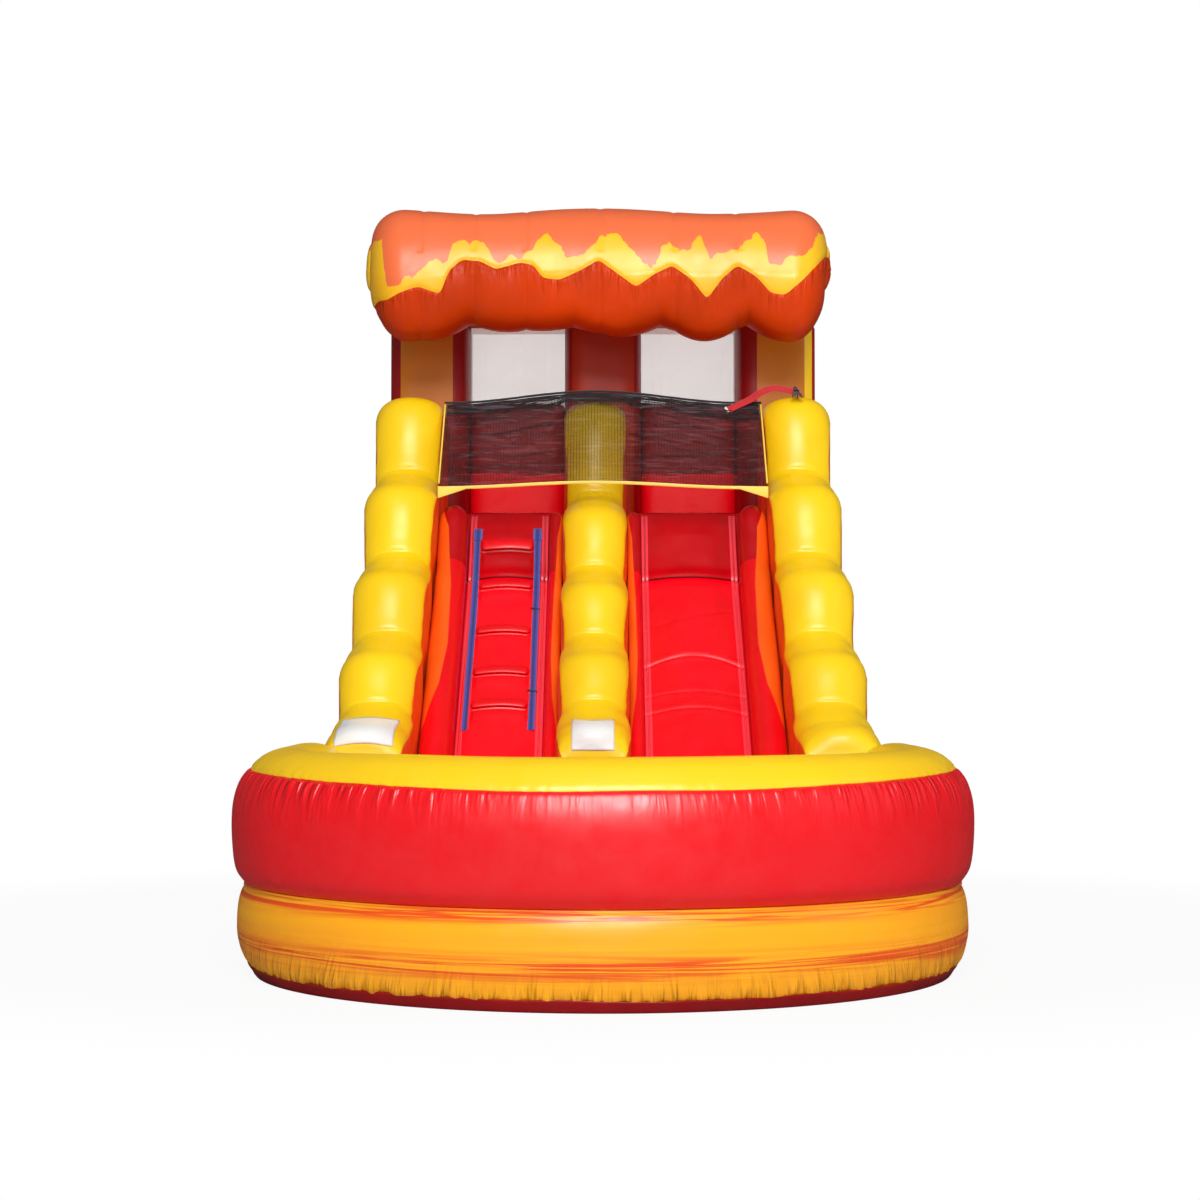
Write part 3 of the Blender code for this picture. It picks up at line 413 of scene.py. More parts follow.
def band_profile(width, thickness):
    """Cross-section of webbing: flat, with soft edges and a middle line of points."""
    half, high, soft = width / 2, thickness / 2, min(width * 0.06, thickness)
    low = high * 0.3
    places = (half - soft, half * 0.45, half * 0.2, 0.0, -half * 0.2, -half * 0.45, -half + soft)
    top = [(x, high) for x in places]
    bottom = [(-x, -z) for x, z in top]
    return [(half, low)] + top + [(-half, low), (-half, -low)] + bottom + [(half, -low)]


def webbing(name, path, up, width, thickness, material):
    """A strap along a path, with how far across and along it each point lies."""
    path = np.asarray(path, float)
    side, lift = path_frame(path, up)
    profile = np.array(band_profile(width, thickness))
    marks = {"across": profile[None, :, 0] / (width / 2), "along": lengths_along(path)[:, None]}
    return swept(name, path, side, lift, profile, material, marks=marks)


def cord_piece(name, path, radius, material, up=(0.0, 0.3, 1.0)):
    """A round cord or wire along a path."""
    path = np.asarray(path, float)
    side, lift = path_frame(path, up)
    turn = circle_turns(10)
    profile = np.stack([radius * np.cos(turn), radius * np.sin(turn)], axis=1)
    return swept(name, path, side, lift, profile, material)


def pillow(name, low, high, materials, rounding, steps):
    """A soft upright block with a rounded plan and pulled-in ends."""
    low, high = np.array(low, float), np.array(high, float)
    half, middle = (high - low) / 2, (high + low) / 2
    turn = circle_turns(steps[0] * 4)
    power = 2 * min(0.5, 1.6 * rounding / min(half[0], half[1]))
    plan = np.stack([np.sign(np.cos(turn)) * np.abs(np.cos(turn)) ** power,
                     np.sign(np.sin(turn)) * np.abs(np.sin(turn)) ** power], axis=1)
    levels = np.linspace(0, 1, steps[1])
    levels = np.concatenate([[0, 0.003, 0.008], levels[1:-1], [0.992, 0.997, 1]])
    rows = []
    for share in levels:
        inset = round_end(min(share, 1 - share) * (high[2] - low[2]), rounding)
        height = np.full(len(turn), low[2] + share * (high[2] - low[2]))
        rows.append(np.column_stack([middle[:2] + plan * (half[:2] - inset), height]))
    return skin(name, rows, materials)


def own(obj, nodes, slot, body=BODY):
    """The piece rides on its body and stands for its CAD nodes, if it has any."""
    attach(obj, body)
    if nodes:
        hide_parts(*nodes)
    return obj


# Node materials

class Finish:
    """A node material with short ways to add nodes and join them to its shader."""

    def __init__(self, name, colour, roughness=0.4, metallic=0.0):
        self.material = bpy.data.materials.new(name)
        self.material.use_nodes = True
        self.material.diffuse_color = (*colour, 1.0)
        self.tree = self.material.node_tree
        self.shader = self.tree.nodes["Principled BSDF"]
        self.set("Base Color", (*colour, 1.0))
        self.set("Roughness", roughness)
        self.set("Metallic", metallic)
        self.set("Specular IOR Level", 0.55)
        self.place = self.node("ShaderNodeTexCoord").outputs["Object"]

    def set(self, name, value):
        """Give the shader's input a value or another node's result."""
        if isinstance(value, bpy.types.NodeSocket):
            self.tree.links.new(value, self.shader.inputs[name])
        else:
            self.shader.inputs[name].default_value = value

    def node(self, kind, settings=None, **inputs):
        made = self.tree.nodes.new(kind)
        for key, value in (settings or {}).items():
            setattr(made, key, value)
        for key, value in inputs.items():
            numbered = key[0] == "i" and key[1:].isdigit()
            socket = made.inputs[int(key[1:]) if numbered else key.replace("_", " ")]
            if isinstance(value, bpy.types.NodeSocket):
                self.tree.links.new(value, socket)
            else:
                socket.default_value = value
        return made

    def math(self, operation, first, second=0.0, clamp=False):
        made = self.node("ShaderNodeMath", {"operation": operation, "use_clamp": clamp}, i0=first, i1=second)
        return made.outputs[0]

    def plus(self, first, second, clamp=False):
        return self.math("ADD", first, second, clamp)

    def minus(self, first, second):
        return self.math("SUBTRACT", first, second)

    def times(self, first, *others):
        for other in others:
            first = self.math("MULTIPLY", first, other)
        return first

    def size_of(self, value):
        return self.math("ABSOLUTE", value)

    def bell(self, value):
        """1 where a value is zero, falling off softly to both sides."""
        return self.math("POWER", 2.718, self.times(value, value, -1.0))

    def vector(self, x, y=0.0, z=0.0):
        return self.node("ShaderNodeCombineXYZ", X=x, Y=y, Z=z).outputs[0]

    def noise(self, scale, detail=2.0, stretch=None, distortion=0.0, place=None):
        place = self.place if place is None else place
        if stretch:
            place = self.node("ShaderNodeMapping", Vector=place, Scale=stretch).outputs[0]
        made = self.node("ShaderNodeTexNoise", Vector=place, Scale=scale, Detail=detail,
                         Distortion=distortion)
        return made.outputs["Fac"]

    def yarn(self, place, scale, distortion, direction="X"):
        made = self.node("ShaderNodeTexWave", {"bands_direction": direction}, Vector=place, Scale=scale,
                         Distortion=distortion)
        return made.outputs["Fac"]

    def mark(self, name):
        return self.node("ShaderNodeAttribute", {"attribute_name": name}).outputs["Fac"]

    def ramp(self, value, start, end, low=0.0, high=1.0, kind="LINEAR"):
        """A value carried from one range to another and held at its ends."""
        made = self.node("ShaderNodeMapRange", {"interpolation_type": kind}, Value=value, From_Min=start,
                         From_Max=end, To_Min=low, To_Max=high)
        return made.outputs[0]

    def step(self, value, edge, width):
        """0 below an edge and 1 above it."""
        return self.ramp(value, edge - width, edge + width, kind="SMOOTHSTEP")

    def past(self, mark, edge=COLOUR_EDGE):
        """0 where a mark is below zero and 1 where it is above."""
        return self.step(self.mark(mark), 0.0, edge)

    def cloud(self, scale, width=0.25, **settings):
        """Broad soft patches of dye and dust, which the lane cover also uses to place its painted light."""
        return self.step(self.noise(scale, 4.0, **settings), 0.5, width)

    def mix(self, amount, first, second):
        def full(colour):
            return colour if isinstance(colour, bpy.types.NodeSocket) else (*colour, 1.0)
        made = self.node("ShaderNodeMix", {"data_type": "RGBA"}, i0=amount, i6=full(first), i7=full(second))
        return made.outputs[2]

    def bump(self, height, strength, distance):
        """One more layer of fine relief over those already there."""
        before = self.shader.inputs["Normal"].links
        made = self.node("ShaderNodeBump", Height=height, Strength=strength, Distance=distance)
        if before:
            self.tree.links.new(before[0].from_socket, made.inputs["Normal"])
        self.set("Normal", made.outputs[0])

    def glow(self, colour, strength):
        """Painted light: an even glow in the surface's own colour, standing in for light that comes through
        from behind or falls on it.
        """
        self.set("Emission Color", (*colour, 1.0))
        self.set("Emission Strength", strength)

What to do
Print the material above once more, exactly.

Solution to the problem
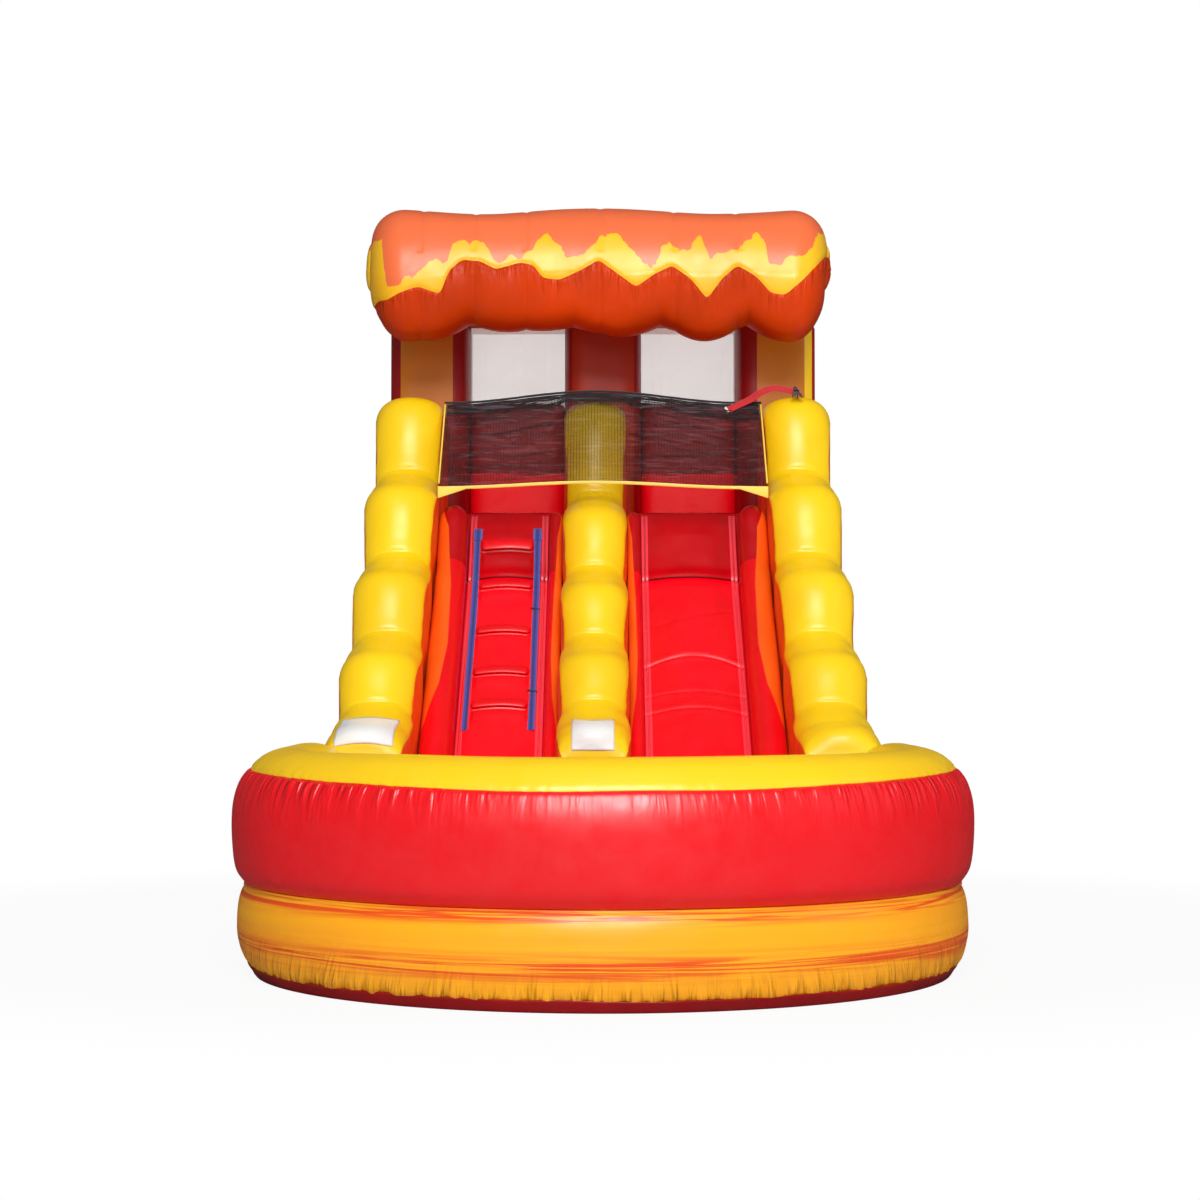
Write part 3 of the Blender code for this picture. It picks up at line 413 of scene.py. More parts follow.
def band_profile(width, thickness):
    """Cross-section of webbing: flat, with soft edges and a middle line of points."""
    half, high, soft = width / 2, thickness / 2, min(width * 0.06, thickness)
    low = high * 0.3
    places = (half - soft, half * 0.45, half * 0.2, 0.0, -half * 0.2, -half * 0.45, -half + soft)
    top = [(x, high) for x in places]
    bottom = [(-x, -z) for x, z in top]
    return [(half, low)] + top + [(-half, low), (-half, -low)] + bottom + [(half, -low)]


def webbing(name, path, up, width, thickness, material):
    """A strap along a path, with how far across and along it each point lies."""
    path = np.asarray(path, float)
    side, lift = path_frame(path, up)
    profile = np.array(band_profile(width, thickness))
    marks = {"across": profile[None, :, 0] / (width / 2), "along": lengths_along(path)[:, None]}
    return swept(name, path, side, lift, profile, material, marks=marks)


def cord_piece(name, path, radius, material, up=(0.0, 0.3, 1.0)):
    """A round cord or wire along a path."""
    path = np.asarray(path, float)
    side, lift = path_frame(path, up)
    turn = circle_turns(10)
    profile = np.stack([radius * np.cos(turn), radius * np.sin(turn)], axis=1)
    return swept(name, path, side, lift, profile, material)


def pillow(name, low, high, materials, rounding, steps):
    """A soft upright block with a rounded plan and pulled-in ends."""
    low, high = np.array(low, float), np.array(high, float)
    half, middle = (high - low) / 2, (high + low) / 2
    turn = circle_turns(steps[0] * 4)
    power = 2 * min(0.5, 1.6 * rounding / min(half[0], half[1]))
    plan = np.stack([np.sign(np.cos(turn)) * np.abs(np.cos(turn)) ** power,
                     np.sign(np.sin(turn)) * np.abs(np.sin(turn)) ** power], axis=1)
    levels = np.linspace(0, 1, steps[1])
    levels = np.concatenate([[0, 0.003, 0.008], levels[1:-1], [0.992, 0.997, 1]])
    rows = []
    for share in levels:
        inset = round_end(min(share, 1 - share) * (high[2] - low[2]), rounding)
        height = np.full(len(turn), low[2] + share * (high[2] - low[2]))
        rows.append(np.column_stack([middle[:2] + plan * (half[:2] - inset), height]))
    return skin(name, rows, materials)


def own(obj, nodes, slot, body=BODY):
    """The piece rides on its body and stands for its CAD nodes, if it has any."""
    attach(obj, body)
    if nodes:
        hide_parts(*nodes)
    return obj


# Node materials

class Finish:
    """A node material with short ways to add nodes and join them to its shader."""

    def __init__(self, name, colour, roughness=0.4, metallic=0.0):
        self.material = bpy.data.materials.new(name)
        self.material.use_nodes = True
        self.material.diffuse_color = (*colour, 1.0)
        self.tree = self.material.node_tree
        self.shader = self.tree.nodes["Principled BSDF"]
        self.set("Base Color", (*colour, 1.0))
        self.set("Roughness", roughness)
        self.set("Metallic", metallic)
        self.set("Specular IOR Level", 0.55)
        self.place = self.node("ShaderNodeTexCoord").outputs["Object"]

    def set(self, name, value):
        """Give the shader's input a value or another node's result."""
        if isinstance(value, bpy.types.NodeSocket):
            self.tree.links.new(value, self.shader.inputs[name])
        else:
            self.shader.inputs[name].default_value = value

    def node(self, kind, settings=None, **inputs):
        made = self.tree.nodes.new(kind)
        for key, value in (settings or {}).items():
            setattr(made, key, value)
        for key, value in inputs.items():
            numbered = key[0] == "i" and key[1:].isdigit()
            socket = made.inputs[int(key[1:]) if numbered else key.replace("_", " ")]
            if isinstance(value, bpy.types.NodeSocket):
                self.tree.links.new(value, socket)
            else:
                socket.default_value = value
        return made

    def math(self, operation, first, second=0.0, clamp=False):
        made = self.node("ShaderNodeMath", {"operation": operation, "use_clamp": clamp}, i0=first, i1=second)
        return made.outputs[0]

    def plus(self, first, second, clamp=False):
        return self.math("ADD", first, second, clamp)

    def minus(self, first, second):
        return self.math("SUBTRACT", first, second)

    def times(self, first, *others):
        for other in others:
            first = self.math("MULTIPLY", first, other)
        return first

    def size_of(self, value):
        return self.math("ABSOLUTE", value)

    def bell(self, value):
        """1 where a value is zero, falling off softly to both sides."""
        return self.math("POWER", 2.718, self.times(value, value, -1.0))

    def vector(self, x, y=0.0, z=0.0):
        return self.node("ShaderNodeCombineXYZ", X=x, Y=y, Z=z).outputs[0]

    def noise(self, scale, detail=2.0, stretch=None, distortion=0.0, place=None):
        place = self.place if place is None else place
        if stretch:
            place = self.node("ShaderNodeMapping", Vector=place, Scale=stretch).outputs[0]
        made = self.node("ShaderNodeTexNoise", Vector=place, Scale=scale, Detail=detail,
                         Distortion=distortion)
        return made.outputs["Fac"]

    def yarn(self, place, scale, distortion, direction="X"):
        made = self.node("ShaderNodeTexWave", {"bands_direction": direction}, Vector=place, Scale=scale,
                         Distortion=distortion)
        return made.outputs["Fac"]

    def mark(self, name):
        return self.node("ShaderNodeAttribute", {"attribute_name": name}).outputs["Fac"]

    def ramp(self, value, start, end, low=0.0, high=1.0, kind="LINEAR"):
        """A value carried from one range to another and held at its ends."""
        made = self.node("ShaderNodeMapRange", {"interpolation_type": kind}, Value=value, From_Min=start,
                         From_Max=end, To_Min=low, To_Max=high)
        return made.outputs[0]

    def step(self, value, edge, width):
        """0 below an edge and 1 above it."""
        return self.ramp(value, edge - width, edge + width, kind="SMOOTHSTEP")

    def past(self, mark, edge=COLOUR_EDGE):
        """0 where a mark is below zero and 1 where it is above."""
        return self.step(self.mark(mark), 0.0, edge)

    def cloud(self, scale, width=0.25, **settings):
        """Broad soft patches of dye and dust, which the lane cover also uses to place its painted light."""
        return self.step(self.noise(scale, 4.0, **settings), 0.5, width)

    def mix(self, amount, first, second):
        def full(colour):
            return colour if isinstance(colour, bpy.types.NodeSocket) else (*colour, 1.0)
        made = self.node("ShaderNodeMix", {"data_type": "RGBA"}, i0=amount, i6=full(first), i7=full(second))
        return made.outputs[2]

    def bump(self, height, strength, distance):
        """One more layer of fine relief over those already there."""
        before = self.shader.inputs["Normal"].links
        made = self.node("ShaderNodeBump", Height=height, Strength=strength, Distance=distance)
        if before:
            self.tree.links.new(before[0].from_socket, made.inputs["Normal"])
        self.set("Normal", made.outputs[0])

    def glow(self, colour, strength):
        """Painted light: an even glow in the surface's own colour, standing in for light that comes through
        from behind or falls on it.
        """
        self.set("Emission Color", (*colour, 1.0))
        self.set("Emission Strength", strength)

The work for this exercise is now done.